In situ synthesis of ABS containing hydrophobic silica nanoparticles and their effects on mechanical properties

In this study, in situ synthesis of acrylonitrile-butadiene-styrene rubber particles containing hydrophobic silica nanoparticles (HDTMS-silica) was carried out. Firstly, three of HDTMS-silicas (HDTMS-silica1, HDTMS-silica2, and HDTMS-silica3) were prepared by silanization of SiO2 nanoparticle with hexadecyltrimethoxysilane (HDTMS : SiO2 wt ratios of 1 : 1, 2 : 1, and 3 : 1) in an emulsion system. Then, HDTMS-silica/styrene and acrylonitrile mixture was fed into a polybutadiene latex reactor.
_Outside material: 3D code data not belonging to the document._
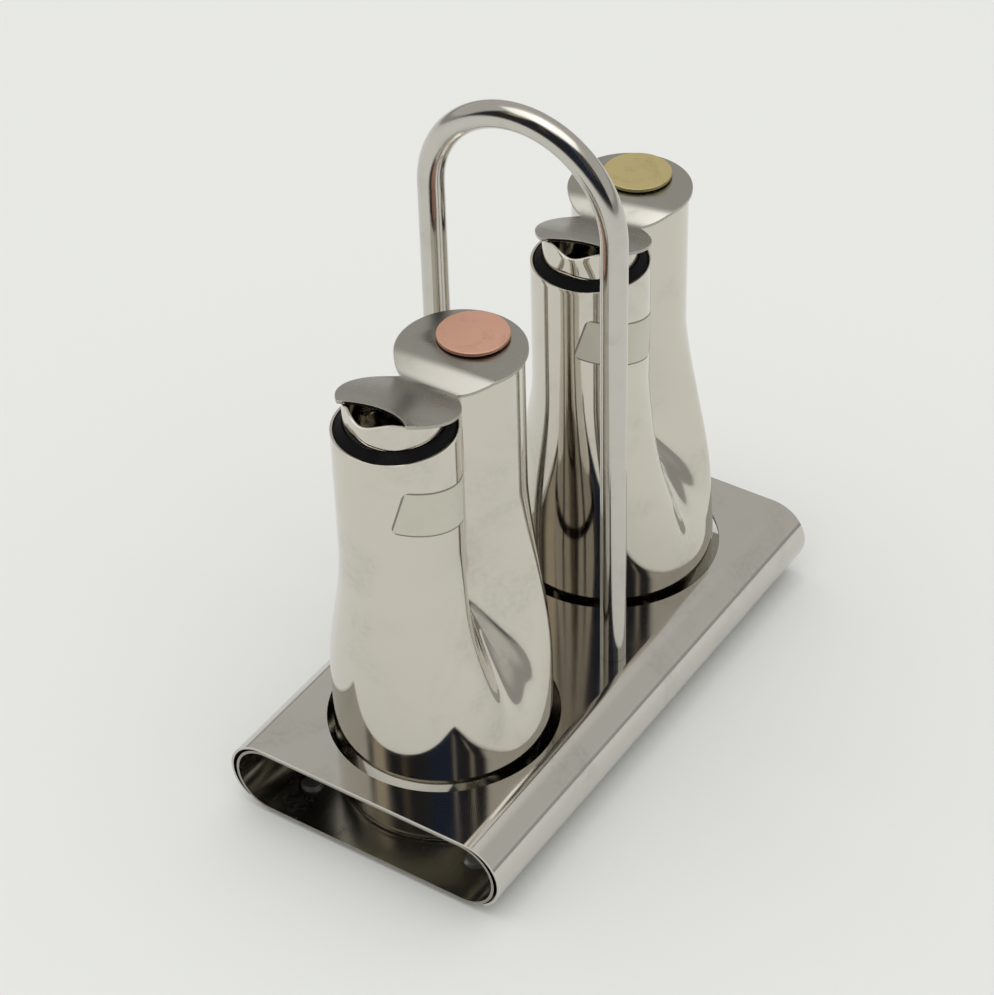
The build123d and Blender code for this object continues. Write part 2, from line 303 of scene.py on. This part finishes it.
def make_paper():
    """Old cream paper with a thin plain border and a slight mottle."""
    material, tree, shader = new_material("blank_paper")
    sheet = split_vector(tree, add_node(tree, "ShaderNodeUVMap").outputs[0])
    along = maths(tree, "ABSOLUTE", maths(tree, "SUBTRACT", sheet[0], 0.5))
    across = maths(tree, "ABSOLUTE", maths(tree, "SUBTRACT", sheet[1], 0.5))
    border = maths(tree, "MAXIMUM", remap(tree, along, 0.478, 0.486), remap(tree, across, 0.462, 0.476))
    hands = use_group(tree, marks_group, Size=120.0)
    cream = mix_colour(tree, hands["Marks"], (0.56, 0.54, 0.45, 1), (0.545, 0.522, 0.435, 1))
    plug(tree, shader.inputs["Base Color"], mix_colour(tree, border, cream, (0.20, 0.18, 0.15, 1)))
    rough = maths(tree, "MULTIPLY_ADD", hands["Speckle"], 0.15, 0.45)
    plug(tree, shader.inputs["Roughness"], rough)
    return material


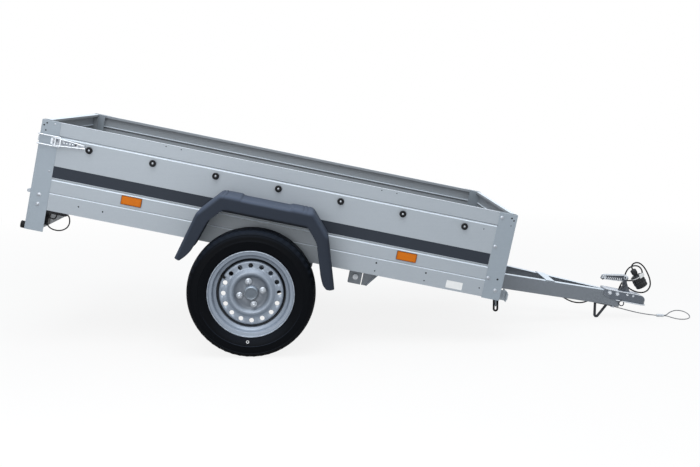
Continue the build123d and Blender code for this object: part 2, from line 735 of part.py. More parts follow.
def marker_brackets():
    """Plates that hold the front reflectors ahead of the front posts."""
    leg = post_inner + 3.0
    bracket = block((box_length, box_length + 2), (-marker_y[1], -leg), (marker_z[0] + 4, marker_z[1]))
    bracket += block((box_length, marker_x), (-leg - 2, -leg), marker_z)
    bracket += block((marker_x, marker_x + 2), (-marker_y[1], -marker_y[0]), marker_z)
    return both_sides(bracket)


def front_reflectors():
    lens = block((marker_x + 2, marker_x + 9), (-marker_y[1] + 7, -marker_y[0] - 7),
                 (marker_z[0] + 3, marker_z[1] - 3))
    return both_sides(fillet(lens.edges().filter_by(Axis.X), 4.0))


# ================================================================ cover knobs and buffers
knob_height = 290.0
knob_places = (217.0, 492.0, 766.0, 1041.0, 1316.0, 1592.0, 1868.0)
end_knob_places = (-350.0, 0.0, 350.0)
knob_profile = ((0, 0), (12.0, 0), (8.0, 3.0), (8.0, 8.0), (15.0, 10.0), (15.0, 12.5), (11.0, 15.0), (0, 15.0))


def knob(place, direction):
    face = Face(Wire.make_polygon([Vector(r, 0, h) for r, h in knob_profile], close=True))
    return Plane(origin=place, z_dir=direction) * revolve(face, axis=Axis.Z)


def cover_knobs():
    parts = []
    for x in knob_places:
        parts += both_sides(knob((x, -wall_face, knob_height), (0, -1, 0)))
    face = box_length - post_sheet
    return parts + [knob((face, y, knob_height), (1, 0, 0)) for y in end_knob_places]


def gate_knobs():
    return [knob((gate_face, y, knob_height), (-1, 0, 0)) for y in end_knob_places]


def rear_buffers():
    middle = (half_box + post_inner) / 2
    buffer = rod((-22.0, -middle, -84.0), (0, -middle, -84.0), 16.0)
    return both_sides(fillet(buffer.faces().sort_by(Axis.X)[0].edges(), 3.0))


# ================================================================ tilt lock
lock_x = box_length + 32.0
lock_z = 18.0
lock_clear = 6.0
lock_plate_y = 238.0
pin_end_y = 276.0
handle_drop = 122.0
handle_half = 11.0
handle_bar = 3.5


def tilt_lock():
    """Plate under the front wall with a sleeve and its locking pin, drawn back from the beam."""
    back = lock_x - 72.0
    plate = side_plate([(back, floor_bottom - wall_sheet), (back + 36.0, floor_bottom - wall_sheet),
                        (lock_x + 14, lock_z + 16), (lock_x + 16, lock_z - 14), (lock_x - 18, lock_z - 16),
                        (back, 44.0)], (-lock_plate_y - 5, -lock_plate_y))
    sleeve = rod((lock_x, -lock_plate_y - 16, lock_z), (lock_x, -lock_plate_y + 12, lock_z), 11.0)
    beam_face = beam_line(lock_x) + beam_sheet
    pin = rod((lock_x, -pin_end_y, lock_z), (lock_x, -beam_face - lock_clear, lock_z), 6.0)
    return [plate + sleeve + pin]


def tilt_lock_handle():
    """Pull loop that hangs plumb from the pin while the trailer stands nose down."""
    tilt = math.radians(parked_tilt)
    down, across = (math.sin(tilt), -math.cos(tilt)), (math.cos(tilt), math.sin(tilt))

    def at(side, drop):
        return (lock_x + across[0] * side + down[0] * drop, -pin_end_y + 6,
                lock_z + across[1] * side + down[1] * drop)
    loop = bent_bar([at(-handle_half, 0), at(-handle_half, handle_drop), at(handle_half, handle_drop),
                     at(handle_half, 0)], [9.0, 9.0], handle_bar)
    collar = rod((lock_x, -pin_end_y, lock_z), (lock_x, -pin_end_y + 12, lock_z), 13.0)
    collar -= rod((lock_x, -pin_end_y, lock_z), (lock_x, -pin_end_y + 12, lock_z), 6.0 + seat_gap)
    return [loop - rod((lock_x, -pin_end_y, lock_z), (lock_x, -pin_end_y + 12, lock_z), 12.0) + collar]


# ================================================================ cables and plug
def cord_tube(points, radius):
    """Straight runs joined by tangent arcs as large as the runs allow."""
    nodes_at = [Vector(*p) for p in points]
    radii = []
    for a, b, c in zip(nodes_at, nodes_at[1:], nodes_at[2:]):
        half_turn = math.radians((b - a).get_angle(c - b)) / 2
        radii.append(0.45 * min((b - a).length, (c - b).length) / math.tan(half_turn))
    tube = bent_bar(points, radii, radius)
    length = FilletPolyline(*points, radius=radii).length
    print("cord radii", [round(r) for r in radii], "length", round(length, 1),
          "fill", round(tube.volume / (math.pi * radius ** 2 * length), 4))
    return tube


drawbar_cable_radius = 3.3
drawbar_cable_points = (
    (2380.0, -124.8, 8.0), (2430.0, -110.6, 8.0), (2476.0, -60.0, 9.0), (2506.0, -49.0, -7.0),
    (2555.0, -44.0, -22.0), (2605.0, -34.0, -19.0), (2640.0, -12.0, -6.0), (2664.0, -2.0, 7.0),
    (2690.0, 0.0, 20.0))


def drawbar_cable():
    return [cord_tube(drawbar_cable_points, drawbar_cable_radius)]


tow_cable_radius = 3.5
tow_gland = (2792.0, 17.0)
tow_gland_height = 20.0
tow_points = (
    (2792.0, 17.0, 96.2), (2792.0, 17.0, 111.0), (2814.0, 25.0, 127.0), (2846.0, 36.0, 130.0),
    (2878.0, 43.0, 142.0), (2896.0, 42.0, 166.0), (2886.0, 34.0, 194.0), (2862.0, 26.0, 211.0),
    (2834.0, 24.0, 208.0), (2812.0, 24.0, 190.0), (2804.0, 25.0, 162.0), (2806.0, 25.0, 130.0),
    (2820.0, 20.0, 102.0), (2852.0, 6.0, 86.0), (2892.0, -2.0, 83.0), (2922.0, -3.0, 97.0),
    (2934.0, -2.0, 126.0), (2926.0, 0.0, 156.0), (2909.0, 0.0, 182.0), (2889.0, 0.0, 206.0),
    (2868.0, 0.0, 223.0), (2845.0, 0.0, 231.0), (2824.0, 0.0, 222.0), (2816.0, 0.0, 204.0),
    (2827.8, 0.0, 189.8))


def cable_gland():
    """Rubber strain relief on the coupling's top."""
    x, y = tow_gland
    cone = Cone(7.5, 5.0, tow_gland_height, align=(Align.CENTER, Align.CENTER, Align.MIN))
    return [Pos(x, y, coupling_top) * cone]


def tow_cable():
    return [cord_tube(tow_points, tow_cable_radius)]


plug_top = (2828.0, 0.0, 189.5)
plug_end = (2894.0, 0.0, 117.0)
# along the plug from the cable's end: distance and radius
plug_profile = ((0, 0), (0, 12.0), (3.0, 15.0), (22.0, 15.0), (26.0, 11.5), (30.0, 11.5), (33.0, 22.0),
                (40.0, 30.0), (60.0, 31.0), (60.0, 32.5), (78.0, 32.5), (78.0, 30.5), (98.0, 30.0), (98.0, 0))


def plug():
    face = Face(Wire.make_polygon([Vector(r, 0, h) for h, r in plug_profile], close=True))
    axis = Vector(*plug_end) - Vector(*plug_top)
    return [Plane(origin=plug_top, z_dir=axis) * revolve(face, axis=Axis.Z)]


safety_radius = 2.5
safety_clip_x = 2772.0
safety_points = ((2772.2, -22.0, -6.4), (2808.0, -23.0, -8.5), (2857.0, -26.0, -11.5), (2908.0, -30.5, -12.0),
                 (2949.0, -36.0, -9.5), (2983.8, -42.0, -5.0))
ferrule_start = (2984.0, -42.0, -5.0)
ferrule_end = (3018.0, -46.0, 1.0)
eye_points = ((3018.6, -49.0, 1.2), (3034.0, -50.9, 3.9), (3056.0, -62.0, 1.5), (3086.0, -72.0, 2.0),
              (3114.0, -75.0, 7.5), (3138.0, -65.0, 14.0), (3150.0, -44.0, 23.0), (3142.0, -21.0, 33.0),
              (3114.0, -8.0, 38.0), (3080.0, -8.0, 33.0), (3050.0, -22.0, 18.0), (3034.0, -40.0, 5.0),
              (3019.4, -43.0, 1.3))


def safety_clip():
    clip = block((safety_clip_x - 16, safety_clip_x), (-30.0, -14.0), (beam_bottom - 9.0, beam_bottom))
    return [clip]


def safety_cable():
    return [cord_tube(safety_points, safety_radius)]


def safety_eye():
    return [cord_tube(eye_points, safety_radius)]


def safety_ferrule():
    return [rod(ferrule_start, ferrule_end, 7.0)]


# ================================================================ stance
bend = foot_bottom()
foot_reach = foot_bar_radius + foot_bend
run = bend.X - wheel_x
rise = bend.Z - wheel_z
parked_tilt = math.degrees(math.atan2(rise, run)
                           - math.asin((foot_reach - tyre_radius) / math.hypot(run, rise)))

nodes = {
    "side_walls": side_walls(),
    "front_wall": front_wall(),
    "rear_posts": rear_posts(),
    "front_posts": front_posts(),
    "floor_panel": floor_panel(),
    "cross_members": cross_members(),
    "axle_tube": axle_tube(),
    "axle_brackets": axle_brackets(),
    "swing_arms": swing_arms(),
    "mudguards": mudguards(),
    "pivot_hangers": pivot_hangers(),
    "pivot_bolts": pivot_bolts(),
    "sill_hinges": sill_hinges(),
    "tailgate_panel": tailgate_panel(),
    "gate_hinges": gate_hinges(),
    "tyre_right": tyre(-1),
    "rim_right": rim(-1),
    "hub_right": hub(-1),
    "tyre_left": tyre(1),
    "rim_left": rim(1),
    "hub_left": hub(1),
    "drawbar_beams": beams(),
    "drawbar_crossbar": crossbar(),
    "drawbar_strap": strap(),
    "drawbar_foot": foot(),
    "coupling_head": coupling(),
    "coupling_handle": coupling_handle(),
    "coupling_bolts": coupling_bolts(),
    "gate_hooks": gate_hooks(),
    "gate_knobs": gate_knobs(),
    "latch_levers": latch_levers(),
    "latch_bails": latch_bails(),
    "lamp_bar": lamp_bar(),
    "rear_lamps": rear_lamps(),
    "lamp_backs": lamp_backs(),
    "cable_ducts": cable_ducts(),
    "lamp_cables": lamp_cables(),
    "licence_plate": licence_plate(),
    "side_reflectors": side_reflectors(),
    "marker_brackets": marker_brackets(),
    "front_reflectors": front_reflectors(),
    "cover_knobs": cover_knobs(),
    "rear_buffers": rear_buffers(),
    "tilt_lock": tilt_lock(),
    "tilt_lock_handle": tilt_lock_handle(),
    "drawbar_cable": drawbar_cable(),
    "cable_gland": cable_gland(),
    "tow_cable": tow_cable(),
    "plug": plug(),
    "safety_clip": safety_clip(),
    "safety_cable": safety_cable(),
    "safety_eye": safety_eye(),
    "safety_ferrule": safety_ferrule(),
}
cord_nodes = ("tow_cable", "plug", "safety_cable", "safety_eye", "safety_ferrule")

tilted = Rotation(0, parked_tilt, 0)
parked = {name: [tilted * s for s in shapes] for name, shapes in nodes.items()}
rigid = [s for name, shapes in parked.items() if name not in cord_nodes for s in shapes]
extent = Compound(children=rigid).bounding_box()
origin = Pos(-(extent.min.X + extent.max.X) / 2, -(extent.min.Y + extent.max.Y) / 2, -extent.min.Z)
for name, shapes in parked.items():
    export_step(Compound(children=[origin * s for s in shapes]), f"parts/{name}.step")
print("tilt", round(parked_tilt, 3), "origin", origin)
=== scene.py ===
import json
import math

import bmesh
import bpy
from mathutils import Matrix, Vector


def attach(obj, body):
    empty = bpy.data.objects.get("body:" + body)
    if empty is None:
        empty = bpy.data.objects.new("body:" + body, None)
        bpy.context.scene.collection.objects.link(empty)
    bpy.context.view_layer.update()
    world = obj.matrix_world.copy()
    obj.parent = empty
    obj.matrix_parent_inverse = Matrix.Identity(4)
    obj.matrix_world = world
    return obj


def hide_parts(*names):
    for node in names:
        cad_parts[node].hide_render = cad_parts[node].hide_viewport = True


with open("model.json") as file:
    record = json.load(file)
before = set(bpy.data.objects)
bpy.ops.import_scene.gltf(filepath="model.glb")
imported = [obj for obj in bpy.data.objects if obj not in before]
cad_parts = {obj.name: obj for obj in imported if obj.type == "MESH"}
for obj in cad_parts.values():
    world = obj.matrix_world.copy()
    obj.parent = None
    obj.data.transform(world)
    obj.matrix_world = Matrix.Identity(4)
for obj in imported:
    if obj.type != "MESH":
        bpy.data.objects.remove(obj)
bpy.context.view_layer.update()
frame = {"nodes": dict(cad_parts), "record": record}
nodes = frame["nodes"]
record = frame["record"]
mounts = {mount["name"]: mount for mount in record["mounts"]}
slotOfNode = {part["node"]: part["material_slot"] for part in record["subparts"]}
print("frame loaded:", len(nodes), "nodes")

# Pieces are drawn on the level trailer in millimetres: x forward from the rear posts, y left,
# z up from the side walls' lower edge. This matrix sets them down on the parked one.
loadFloor = mounts["load_floor"]
loadFloorLevel = (1.045, 0.0, 0.0835)
parkedTilt = math.atan2(loadFloor["axis"][0], loadFloor["axis"][2])
levelToRow = (Matrix.Translation(loadFloor["pos_m"]) @ Matrix.Rotation(parkedTilt, 4, "Y")
              @ Matrix.Translation([-value for value in loadFloorLevel]))
mmToRow = levelToRow @ Matrix.Scale(0.001, 4)
rowToMm = mmToRow.inverted()

trailer = {"half": 565.0, "wallFace": 563.0, "wheelX": 1016.5, "wheelZ": -151.5, "wheelPlane": 691.5}
sides = (-1, 1)  # right, left

cameraFacts = {"place": (1.1185, -5.1853, 0.7366), "turn": (82.7454, -11.6532, -1.8206), "lens": 55.0}
camera = bpy.data.objects.new("threeQuarterView", bpy.data.cameras.new("threeQuarterView"))
bpy.context.scene.collection.objects.link(camera)
camera.data.lens = cameraFacts["lens"]
camera.data.sensor_width = 36.0
camera.data.clip_end = 200.0
turn = [math.radians(angle) for angle in cameraFacts["turn"]]
camera.matrix_world = (levelToRow @ Matrix.Translation(cameraFacts["place"])
                       @ Matrix.Rotation(turn[2], 4, "Z") @ Matrix.Rotation(turn[1], 4, "Y")
                       @ Matrix.Rotation(turn[0], 4, "X"))
bpy.context.scene.camera = camera

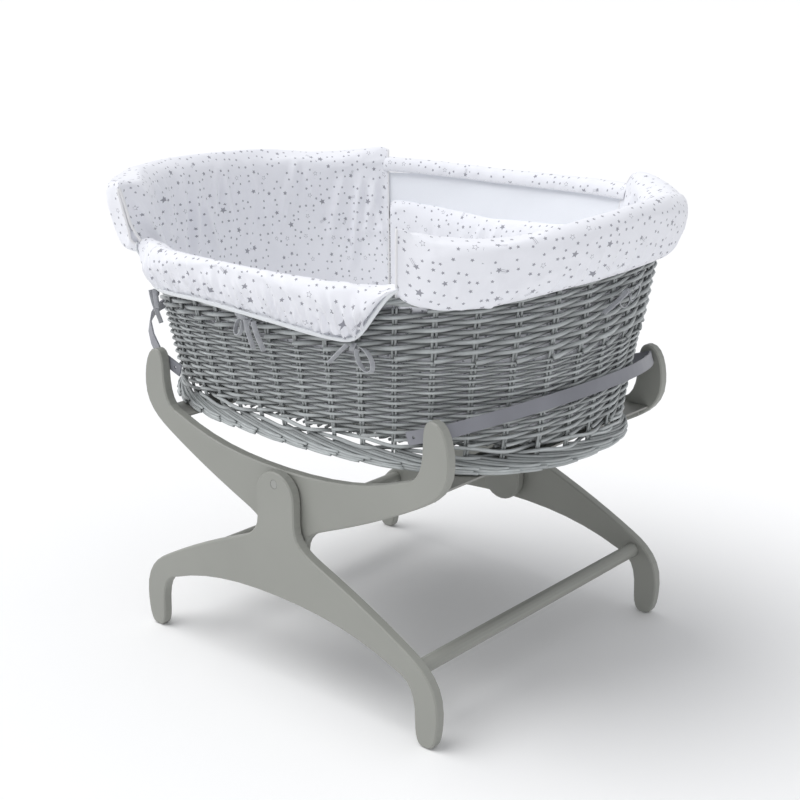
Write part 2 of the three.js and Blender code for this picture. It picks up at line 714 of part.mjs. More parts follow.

Following that, graft copolymerization was carried out using persulfate initiator at temperature of 65 A degrees C for 3.5 h. Thus obtained Acrylonitrile-butadiene-styrene rubber containing HDTMS-silica was melt extruded with styrene-acrylonitrile (SAN) to prepare ABS nanocomposite compound. Mechanical properties of ABS nanocomposite compounds were evaluated. It was found that all of HDTMS : SiO2 wt ratios produced hydrophobic SiO2 nanoparticles exhibiting good dispersibility in toluene test. In fact, 3 : 1 HDTMS : SiO2 showed the complete hydrophobicity modification, judged by the absence of silanol absorption band. However, the optimum mechanical properties were achieved at 2 wt% loading of 2 : 1 HDTMS: SiO2. Below 2 : 1 ratio, the HDTMS ratio was not enough to obtain the fully hydrophobic surface modification. Above 2 : 1 ratio, the excessive HDTMS ratio led to a decrease in SiO2 content judged by Si EDX mapping, causing a gradual decrease in its energy absorption and reinforcement performance. In case of 2 : 1 HDTMS : SiO2, optimum mechanical properties were achievable at 2 wt% HDTMS-SiO2 loading, resulting from the optimum dispersibility of HDTMS-SiO2 nanoparticles. Further increase in HDTMS-SiO2 loading resulted in a reverse effect due to agglomeration problem.